A two-column academic PDF scan: Google Drive handled the column layout better, keeping text in reading order. Tesseract-based tools often merged columns or scrambled the sequence.

So Google Drive OCR wins on accuracy, especially for messy or complex inputs. That's just honest.

When does browser-based OCR make more sense?

The accuracy gap matters less than you'd think for a lot of use cases.

If you're extracting text from a clean screenshot, a typed document, or a standard business letter, browser-based tools are accurate enough and significantly faster. No upload, no waiting for Drive to process, no copying out of a Google Doc.

Privacy is the other factor. If you're running OCR on anything you wouldn't want sitting on a third-party server, browser-side processing is the right call. Tools that run entirely in your browser, like OCR Image, never send your file anywhere. The image stays on your machine.

Volume is another consideration. Google Drive doesn't have a formal published limit for personal OCR use, but heavy automated use through the API has pricing attached. For casual one-off use it's free. For processing batches of documents regularly, browser-based tools have no per-use cost.

What about iLovePDF and Smallpdf?

Both iLovePDF and Smallpdf offer OCR as part of their PDF toolsets. They're running server-side processing, which generally means better accuracy than client-side Tesseract. iLovePDF's OCR is solid for standard documents. Smallpdf's OCR is part of their paid tier after a free trial.

If accuracy on complex documents is your priority and privacy isn't a concern, those are worth trying. iLovePDF's OCR tool handles multi-language documents reasonably well. Smallpdf's pricing page shows OCR is behind their Pro plan.

Does image quality affect results more than the tool choice?

Honestly, yes. I've seen a 300 DPI clean scan outperform a blurry 72 DPI photo regardless of which OCR engine you throw at it. If you have control over how you capture the image, that matters more than picking the "best" tool.

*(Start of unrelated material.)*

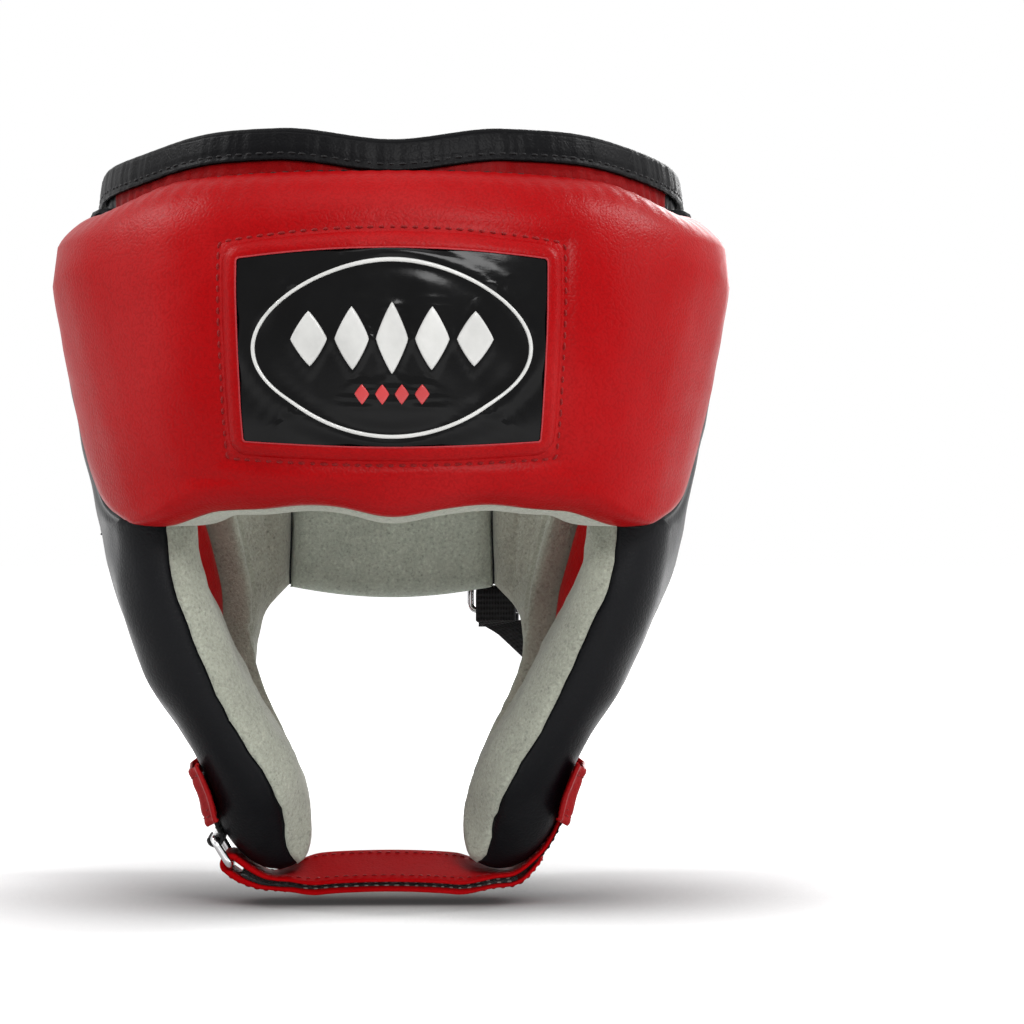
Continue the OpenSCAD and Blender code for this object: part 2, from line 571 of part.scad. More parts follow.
// Rectangular wire ring with round corners, flat in XY, bars along Y
module wire_ring(width, length, wire, corner) {
  for (sx = [-1, 1]) translate([sx * width / 2, 0, 0]) rotate([90, 0, 0])
    cylinder(h = length - 2 * corner, d = wire, center = true);
  for (sy = [-1, 1]) translate([0, sy * length / 2, 0]) rotate([0, 90, 0])
    cylinder(h = width - 2 * corner, d = wire, center = true);
  for (q = [0:3])
    let (sx = q == 0 || q == 3 ? 1 : -1, sy = q < 2 ? 1 : -1)
      translate([sx * (width / 2 - corner), sy * (length / 2 - corner), 0]) rotate([0, 0, 90 * q])
        rotate_extrude(angle = 90) translate([corner, 0]) circle(d = wire);
}
module chin_ring() {
  c = (flip(top_bar) + flip(low_bar)) / 2;
  d = flip(top_bar) - flip(low_bar);
  color(STEEL) translate([c[0], -chin_strap_y, c[1]]) rotate([0, -atan2(d[1], d[0]), 0])
    wire_ring(norm(d), chin_strap_w + 2 * chin_wire_d, chin_wire_d, chin_wire_d);
}
// Webbing from under the right cheek patch, turned round the ring's top bar
module chin_ring_loop() {
  c = flip(top_bar);
  o = flip(ring_out);
  up = [o[1], -o[0]];
  half = chin_half - 1;
  r_in = chin_wire_d / 2 + gap;
  seat = function (n) [for (z = [-70, -75, -80, -85])
    let (p = flip(flat_point(-chin_strap_y, z, chin_seat + n)))
    [for (v = [1, -1]) [p[0], -chin_strap_y + v * half, p[1]]]];
  turn_round = function (r) [for (f = [0:24:216])
    let (p = c + r * (-cos(f) * o - sin(f) * up))
    [for (v = [1, -1]) [p[0], -chin_strap_y + v * half, p[1]]]];
  color(BLACK) slab(concat(seat(0), turn_round(r_in + ring_loop_t)),
                    concat(seat(ring_loop_t), turn_round(r_in)));
}

// ---- rear straps -------------------------------------------------------------------------------
// Seat of each strap above the middle layer
upper_seat = elastic_seat + elastic_t;
lower_seat = rear_t / 2 + 3 * gap;
// All layers share these stations round the back, 3 degrees apart from the lower strap's fold
fold_a = 141;
REAR_A = [for (i = [0:26]) fold_a + 3 * i];
module rear_band(stations, z, n0, n1, half)
  slab([for (v = [-1, 1]) [for (i = stations) surf(REAR_A[i], z + v * half, n1)]],
       [for (v = [-1, 1]) [for (i = stations) surf(REAR_A[i], z + v * half, n0)]]);
// A strap with a round end at the first angle of the list: across and along
module round_strap(angles, tip, z, half, n0, n1) {
  wall = function (n) [for (v = [-1, -0.5, 0, 0.5, 1]) [for (a = angles)
    surf(a, z + v * half * arch(1 - clamp(abs(a - tip) / 19, 0.02, 1)), n)]];
  flipped = angles[0] < angles[len(angles) - 1];
  slab(flipped ? wall(n1) : wall(n0), flipped ? wall(n0) : wall(n1));
}

upper_half = upper_strap_w / 2;
upper_tip = 138;
upper_root = REAR_A[24] + 0.3;
upper_loop_from = upper_seat + layer_gap;
upper_hook_from = upper_loop_from + fuzz_t + hook_gap;
upper_from = upper_hook_from + fuzz_t + layer_gap;
module upper_strap() color(RED)
  round_strap(concat([138, 138.6, 139.6], [for (i = [0:24]) REAR_A[i]]), upper_tip,
              upper_strap_z, upper_half, upper_from, upper_from + strap_t);
module upper_loop_patch() color(BLACK)
  rear_band([1:9], upper_strap_z, upper_loop_from, upper_loop_from + fuzz_t, upper_half - 3);
module upper_hook_strip() color(BLACK)
  rear_band([3:10], upper_strap_z, upper_hook_from, upper_hook_from + fuzz_t, upper_half - 6);
// The sewn root of the upper strap, stepping down to the elastic
module upper_strap_anchor() {
  steps = [for (i = [0:6])
    [upper_root + 1.2 * i, lerp(upper_from, upper_seat + gap, smooth(i, 1, 5))]];
  grid = function (t) [for (v = [-1, 1])
    [for (s = steps) surf(s[0], upper_strap_z + v * upper_half, s[1] + t)]];
  color(RED) slab(grid(strap_t), grid(0));
}

lower_half = lower_strap_w / 2;
lower_tail_tip = 198;
bar_n = lower_seat + wire_at;
bar = surf(fold_a, lower_strap_z, bar_n);
bar_dir = normal(fold_a, lower_strap_z);
bar_side = cross([0, 0, 1], bar_dir);
// The fold of the lower strap round the ring's front upright
function lower_fold_point(f, r, v) =
  surf(fold_a, lower_strap_z + v * lower_half, bar_n) - r * (cos(f) * bar_dir + sin(f) * bar_side);
function lower_wall(n, r) = [for (v = [-1, 1]) concat(
  [for (i = [8:-1:1]) lower_fold_point(i * 22.5, r, v)],
  [for (a = REAR_A) surf(a, lower_strap_z + v * lower_half, lower_seat + n)])];
module lower_strap() color(RED) slab(lower_wall(strap_t, fold_in), lower_wall(0, fold_out));
module lower_loop_strip() color(BLACK)
  rear_band([8:17], lower_strap_z, lower_seat + loop_from, lower_seat + loop_from + fuzz_t,
            lower_half - 3);
module lower_hook_strip() color(BLACK)
  rear_band([8:16], lower_strap_z, lower_seat + hook_from, lower_seat + hook_from + fuzz_t,
            lower_half - 3);
// The tail lifts over the ring's rear upright
ring_rise = 0.9;
function tail_lift(a) = 2 * ring_rise * smooth(a, fold_a + 1, fold_a + 8)
  * (1 - smooth(a, fold_a + 17, fold_a + 23));
module lower_strap_tail() {
  angles = concat([lower_tail_tip, lower_tail_tip - 0.6, lower_tail_tip - 1.6],
                  [for (i = [18:-1:1]) REAR_A[i]], [fold_a + 0.6]);
  wall = function (n) [for (v = [-1, -0.5, 0, 0.5, 1]) [for (a = angles)
    surf(a, lower_strap_z + v * lower_half * arch(1 - clamp(abs(a - lower_tail_tip) / 19, 0.02, 1)),
         lower_seat + n + tail_lift(a))]];
  color(RED) slab(wall(tail_from), wall(tail_to));
}

// Frame of the rear ring: along its front upright, across to the rear upright, and outward
bar_ends = [for (v = [-1, 1]) surf(fold_a, lower_strap_z + v * lower_half, bar_n)];
bar_mid = (bar_ends[0] + bar_ends[1]) / 2;
ring_up = (bar_ends[1] - bar_ends[0]) / norm(bar_ends[1] - bar_ends[0]);
far_mid = surf(fold_a + turn(fold_a, lower_strap_z, rear_ring_w), lower_strap_z, bar_n + ring_rise);
ring_run = let (d = far_mid - bar_mid, e = d - (d * ring_up) * ring_up) e / norm(e);
ring_face = cross(ring_up, ring_run);
ring_low = -(lower_half + 10);
ring_high = norm(bar_ends[1] - bar_ends[0]) / 2 + gap + rear_wire_d / 2;
function on_ring(x, y, n) = bar_mid + x * ring_run + y * ring_up + n * ring_face;
module rear_ring() {
  c = on_ring(rear_ring_w / 2, (ring_low + ring_high) / 2, 0);
  color(STEEL)
    multmatrix([for (i = [0:2]) [ring_run[i], ring_up[i], -ring_face[i], c[i]]])
      wire_ring(rear_ring_w, ring_high - ring_low, rear_wire_d, rear_wire_d);
}

// Webbing turned round the ring's lower bar and sewn down to the shell's lower rear corner
webbing_t = 1.4;
webbing_half = rear_ring_w / 2 - rear_wire_d;
webbing_turn = 6.1;
module rear_ring_webbing() {
  r = rear_wire_d / 2 + gap;
  row = function (y, n) [for (v = [-1, 1])
    on_ring(rear_ring_w / 2 + v * webbing_half, ring_low + y, n)];
  rows = function (r, n) concat(
    [row(-6, -r), row(0, -r)],
    [for (f = [-90:30:90]) row(webbing_turn + r * cos(f), r * sin(f))],
    [row(0, r), row(-4, r)],
    [for (s = [[142, -31], [134, -40]]) [for (v = [-1, 1])
      let (a = s[0] + v * 5.5, z = s[1] - v * 3) surf(a, z, side_half(a, z) + gap + n)]]);
  color(BLACK) slab(rows(r + webbing_t, webbing_t), rows(r, 0));
}

brow_cover();
brow_foam();
brow_lining();
side_cover(1);  // left_side_cover
side_foam(1);  // left_side_foam
side_lining(1);  // left_side_lining
side_cover(-1);  // right_side_cover
side_foam(-1);  // right_side_foam
side_lining(-1);  // right_side_lining
ear_ring(1);  // left_ear_ring
ear_ring(-1);  // right_ear_ring
ear_strap(1);  // left_ear_strap
ear_strap(-1);  // right_ear_strap
ear_roundel(1);  // left_ear_roundel
ear_roundel(-1);  // right_ear_roundel
brow_collar();
side_collar(1);  // left_collar
side_collar(-1);  // right_collar
top_binding();
badge_plate();
badge_oval();
rear_pad_cover();
rear_pad_foam();
rear_pad_lining();
rear_elastic();
cheek_patch(1);  // left_cheek_patch
cheek_patch(-1);  // right_cheek_patch
chin_strap();
chin_loop_strip();
chin_strap_tail();
chin_hook_strip();
chin_ring();
chin_ring_loop();
upper_strap_anchor();
upper_strap();
upper_hook_strip();
upper_loop_patch();
lower_strap();
lower_loop_strip();
lower_strap_tail();
lower_hook_strip();
rear_ring();
rear_ring_webbing();
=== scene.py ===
"""Boxing headgear: the dressed model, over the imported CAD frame.

Lengths are in millimetres and angles in degrees, as in part.scad, and mesh() turns them into
metres. The camera, the lamps and the floor's shading, at the end, are in metres.
The face looks along -Y, the wearer's left is +X, up is +Z.
"""

import math

import bpy
import numpy as np
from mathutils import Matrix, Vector


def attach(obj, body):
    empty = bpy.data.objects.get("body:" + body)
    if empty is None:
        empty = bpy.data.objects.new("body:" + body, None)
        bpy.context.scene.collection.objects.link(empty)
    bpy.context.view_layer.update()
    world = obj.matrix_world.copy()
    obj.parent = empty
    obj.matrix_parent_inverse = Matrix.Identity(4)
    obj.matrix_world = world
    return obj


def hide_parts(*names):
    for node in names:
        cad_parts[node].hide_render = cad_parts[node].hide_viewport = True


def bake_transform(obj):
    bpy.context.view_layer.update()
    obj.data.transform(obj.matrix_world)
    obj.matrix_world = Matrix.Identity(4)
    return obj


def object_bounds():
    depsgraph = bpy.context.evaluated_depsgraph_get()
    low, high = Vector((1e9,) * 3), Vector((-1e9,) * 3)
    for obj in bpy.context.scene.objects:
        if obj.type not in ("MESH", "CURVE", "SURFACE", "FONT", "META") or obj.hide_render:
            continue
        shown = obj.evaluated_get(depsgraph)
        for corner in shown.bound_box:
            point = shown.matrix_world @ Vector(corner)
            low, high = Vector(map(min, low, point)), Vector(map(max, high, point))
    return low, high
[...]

Practical tips that actually move the needle: scan at 300 DPI minimum, use good lighting if photographing, make sure the text is horizontal (most tools handle slight rotation but not 90-degree flips well), and use PNG or TIFF over JPEG for scanned documents since JPEG compression introduces artifacts that confuse OCR engines.

Which should you use?

For quick, clean documents where privacy matters: browser-based tools are fast and good enough.

For messy scans, handwriting, or complex layouts where you need the best accuracy you can get: Google Drive OCR or a server-side tool like iLovePDF will do better.

The honest answer is they're solving slightly different problems. Google Drive OCR is a more powerful engine with a clunkier workflow and a data tradeoff. Browser-based tools are faster, private, and accurate enough for most everyday text extraction.

Pick based on what you're actually scanning and what you're comfortable uploading.